Темнело. Сумерки заполняли комнату, но никто не поднялся, чтобы зажечь свет. Время от времени Макс затягивался сигарой, и красноватый свет освещал его лицо. Свет блеснул в его глазах, и внезапно я услышал, как он сказал:
— Когда я с вами обоими, я снова молод.
Я и раньше бесчисленное количество раз слышал эти истории, но в передаче Мириам они казались несколько иными. Факты оставались более или менее теми же — в Варшаве были вырыты окопы, даже воздвигнуты баррикады. В то же время для многих оказалось неожиданностью внезапное начало войны в сентябре 1939 года. Много домов уже было разрушено немецкими бомбами. В стране начался голод. Мириам было тринадцать, и они с матерью остались дома одни. Отец Мириам ушел с тысячами других мужчин в сторону Белостока. Эти рассказы были столь знакомы мне, что иногда я даже поправлял Мириам, когда она ошибалась в дате или номере дома. Все это я знал наизусть — голод, болезни, то, как евреев сгоняли в лагеря принудительного труда, пожары, выстрелы, жестокость немцев, безразличие поляков. Актеры пытались ставить пьесы на идише посреди лежавшего в развалинах гетто. Кто-то приспособил подвал под кабаре, в котором состоятельные женщины проводили время, тогда как за стенами убивали людей. Позже, когда квартира Мириам была захвачена, а ее мать отправили в концентрационный лагерь, Мириам была переправлена из гетто в «арийскую» часть города. Бывшая учительница спрятала ее в темном алькове, где хранилась старая мебель, заваленная тряпьем и пачками газет.

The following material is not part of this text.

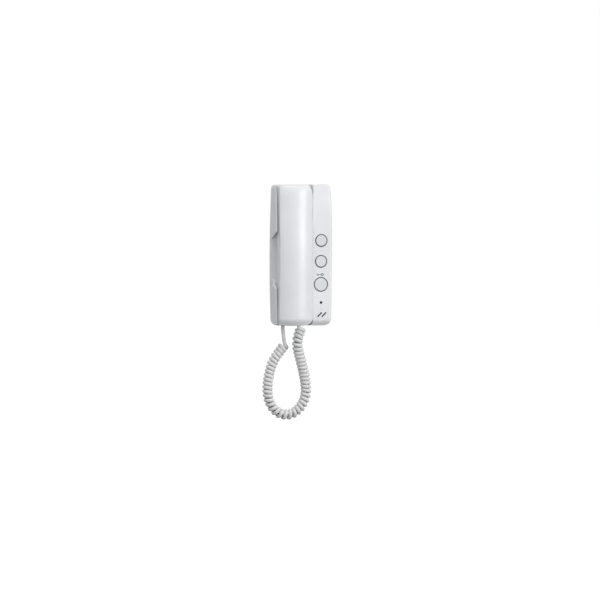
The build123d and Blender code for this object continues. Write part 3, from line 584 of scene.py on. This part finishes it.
lens_plastic, lens_tree, lens_surface = shader("dark lens plastic")
lens_surface.inputs["Base Color"].default_value = lens_red
lens_surface.inputs["Roughness"].default_value = lens_roughness
lens_surface.inputs["Specular IOR Level"].default_value = lens_gloss
ripple = object_noise(lens_tree, lens_ripple)
grain_bump(lens_tree, lens_surface, ripple, lens_ripple_depth, lens_ripple_strength)
finish_node("indicator_lens", lens_plastic)
lens_low, lens_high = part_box("indicator_lens")
lens_place = (lens_low[0] + lens_high[0]) / 2, (lens_low[2] + lens_high[2]) / 2
# The collar is painted shade round the lens.
collar = flat_ring(collar_outer, collar_inner, key_sides)
film_on_panel("indicator_collar", collar, *lens_place, gap_shade_rubber, "black_plastic")

# The hook lever: a natural white acetal arm whose nose stands out of the cradle behind the grip.
# It turns on a steel pin, and its tail works the hook switch.
acetal_white = (0.72, 0.71, 0.67, 1.0)
lever_plastic = moulded_plastic("natural acetal", acetal_white, roughness=0.3)
finish_node("hook_lever", lever_plastic)

# The handset: two shells of the same white ABS that meet in a line round its sides, closed by two
# screws from behind. The front shell is crowned and plain.
handset_white = (0.81, 0.82, 0.84, 1.0)
handset_plastic = moulded_plastic(
    "white handset plastic", handset_white, roughness=0.33, translucence=shell_translucence
)
for name in ("handset_front_shell", "handset_rear_shell"):
    finish_node(name, handset_plastic)

# The capsules behind the ear and mouth holes: drawn aluminium cans, the receiver in a foam ring
# and the microphone in a rubber boot, which keep the sound from leaking past them.
soft_black = (0.03, 0.03, 0.03, 1.0)
for name in ("receiver_capsule", "microphone_capsule"):
    finish_node(name, capsule_can)
soft_rubber = moulded_plastic(
    "black foam and rubber", soft_black, roughness=0.8, grain=1200.0, grain_depth=0.0002
)
for name in ("receiver_gasket", "microphone_boot"):
    finish_node(name, soft_rubber)

# The curly cord: a soft off-white PVC lead, wound into curls that lie almost against each other.
# It leaves the base's underside, hangs in a loop and goes up into the handset's foot.
cord_white = (0.76, 0.76, 0.752, 1.0)
cord_diameter = 0.0051
coil_radius = 0.0049
coil_swell = 0.00035
coil_turns = 44.0
points_per_turn = 16
cord_rings_per_point = 2
cord_bevel = 3
coil_line_steps = 12
lead_route = [
    (-0.0234, -0.0065, -0.0950),
    (-0.0234, -0.0065, -0.1005),
    (-0.0233, -0.0088, -0.1070),
    (-0.0232, -0.0125, -0.1178),
]
coil_route = [
    (-0.0222, -0.0089, -0.1217),
    (-0.0267, -0.0095, -0.1276),
    (-0.0344, -0.0103, -0.1366),
    (-0.0402, -0.0111, -0.1470),
    (-0.0439, -0.0118, -0.1584),
    (-0.0462, -0.0127, -0.1704),
    (-0.0471, -0.0134, -0.1828),
    (-0.0454, -0.0143, -0.1956),
    (-0.0396, -0.0150, -0.2068),
    (-0.0298, -0.0158, -0.2141),
    (-0.0178, -0.0165, -0.2157),
    (-0.0064, -0.0172, -0.2103),
    (0.0019, -0.0181, -0.1998),
    (0.0060, -0.0186, -0.1872),
    (0.0053, -0.0191, -0.1739),
    (0.0027, -0.0197, -0.1602),
    (-0.0007, -0.0203, -0.1466),
    (-0.0045, -0.0208, -0.1332),
    (-0.0077, -0.0211, -0.1210),
    (-0.0066, -0.0213, -0.1104),
    (-0.0024, -0.0214, -0.0995),
]
exit_route = [
    (-0.0051, -0.0266, -0.0991),
    (-0.0066, -0.0260, -0.0971),
    (-0.0066, -0.0260, -0.0951),
]


def smooth_spline(name, route, steps):
    """A curve with one smooth spline whose control points are the route's."""
    curve = bpy.data.curves.new(name, "CURVE")
    curve.dimensions = "3D"
    curve.resolution_u = steps
    spline = curve.splines.new("NURBS")
    spline.points.add(len(route) - 1)
    for point, place in zip(spline.points, route):
        point.co = (*place, 1.0)
    spline.order_u = 3
    spline.use_endpoint_u = True
    return curve


def points_on(curve):
    """The points that a curve without thickness runs through."""
    holder = bpy.data.objects.new(curve.name, curve)
    line = bpy.data.meshes.new_from_object(holder)
    points = [vertex.co.copy() for vertex in line.vertices]
    bpy.data.objects.remove(holder)
    bpy.data.meshes.remove(line)
    return points


def curls(line, radius, swell, turns):
    """Control points of the curls round a line: the turns open up where the line bends, so that
    they stay apart on the inside of the bend, and are a little wider over its second half.
    """
    headings = [(b - a).normalized() for a, b in zip(line, line[1:])]
    headings.append(headings[-1])
    steps = [(b - a).length for a, b in zip(line, line[1:])]
    reach = max(1, round(radius / (sum(steps) / len(steps))))
    shares = []
    for index, step in enumerate(steps):
        low, high = max(index - reach, 0), min(index + reach, len(steps))
        bend = headings[low].angle(headings[high]) / sum(steps[low:high])
        shares.append(step * (1.0 - radius * bend))
    turned = [0.0]
    for share in shares:
        turned.append(turned[-1] + share / sum(shares) * turns)
    places, at = [], 0
    for count in range(round(turns * points_per_turn) + 1):
        turn = count / points_per_turn
        while at < len(steps) - 1 and turned[at + 1] < turn:
            at += 1
        part = (turn - turned[at]) / (turned[at + 1] - turned[at])
        middle = line[at].lerp(line[at + 1], part)
        heading = headings[at].lerp(headings[at + 1], part).normalized()
        front = Vector((0.0, -1.0, 0.0))
        front = (front - heading * front.dot(heading)).normalized()
        side = front.cross(heading)
        angle = turn * math.tau
        wider = swell * math.sin(math.pi * min(max(turn / turns * 2.0 - 1.0, 0.0), 1.0))
        reach_out = front * math.cos(angle) + side * math.sin(angle)
        places.append(middle + reach_out * (radius + wider))
    return places


coil_line = points_on(smooth_spline("coil line", coil_route, coil_line_steps))
cord_route = lead_route + curls(coil_line, coil_radius, coil_swell, coil_turns) + exit_route
cord_path = points_on(smooth_spline("cord path", cord_route, cord_rings_per_point))
cord_curve = smooth_spline("cord tube", cord_route, cord_rings_per_point)
cord_curve.bevel_depth = cord_diameter / 2
cord_curve.bevel_resolution = cord_bevel
cord_curve.use_fill_caps = True
cord_holder = bpy.data.objects.new("cord tube", cord_curve)
cord_mesh = bpy.data.meshes.new_from_object(cord_holder)
bpy.data.objects.remove(cord_holder)
cord_mesh.name = "curly_cord_jacket"
cord_mesh.polygons.foreach_set("use_smooth", [True] * len(cord_mesh.polygons))
cord = bpy.data.objects.new("curly_cord_jacket", cord_mesh)
bpy.context.collection.objects.link(cord)
cord_pvc = moulded_plastic(
    "off-white cord PVC",
    cord_white,
    roughness=0.42,
    grain=1800.0,
    translucence=shell_translucence,
)
cord_mesh.materials.clear()
cord_mesh.materials.append(cord_pvc)
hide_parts("curly_cord")
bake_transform(cord)
finish_node("base_cord_bush", cord_pvc)
finish_node("handset_cord_bush", cord_pvc)

low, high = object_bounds()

Сын консьержки, пустой и хвастливый юноша, шпаненок, узнал, где она прячется. Он заставил ее заплатить ему в качестве взятки деньги, полученные за драгоценности ее матери, которые удалось продать учительнице. Он также заставил ее покориться ему, и когда он пришел к ней, то держал нож у ее горла. У учительницы, старой девы, от испуга и горя случился нервный приступ. Мириам сказала:
— Не знаю, почему я не покончила самоубийством. Впрочем, знаю. Я просто не захотела обременять мою учительницу мертвым телом. Сколько она могла бы прятать труп? Нацисты расстреляли бы и ее, и всех соседей.
— Да, да. Так ведет себя человеческая раса, — сказал я. — Таково ее поведение во все века.
— Но моя учительница тоже принадлежала к человеческой расе, — сказала Мириам.
— Да, правда.
— Как-то я читала ваше высказывание о религии протеста. Что вы имели в виду? — спросила Мириам. — Не смейтесь, но кто-то оторвал часть страницы, и я не смогла дочитать ее.
Я на минуту замешкался, и Макс вмешался:
— Он, похоже, забыл, что имел в виду. У него дюжина псевдонимов, и ему приходится постоянно выбрасывать копии.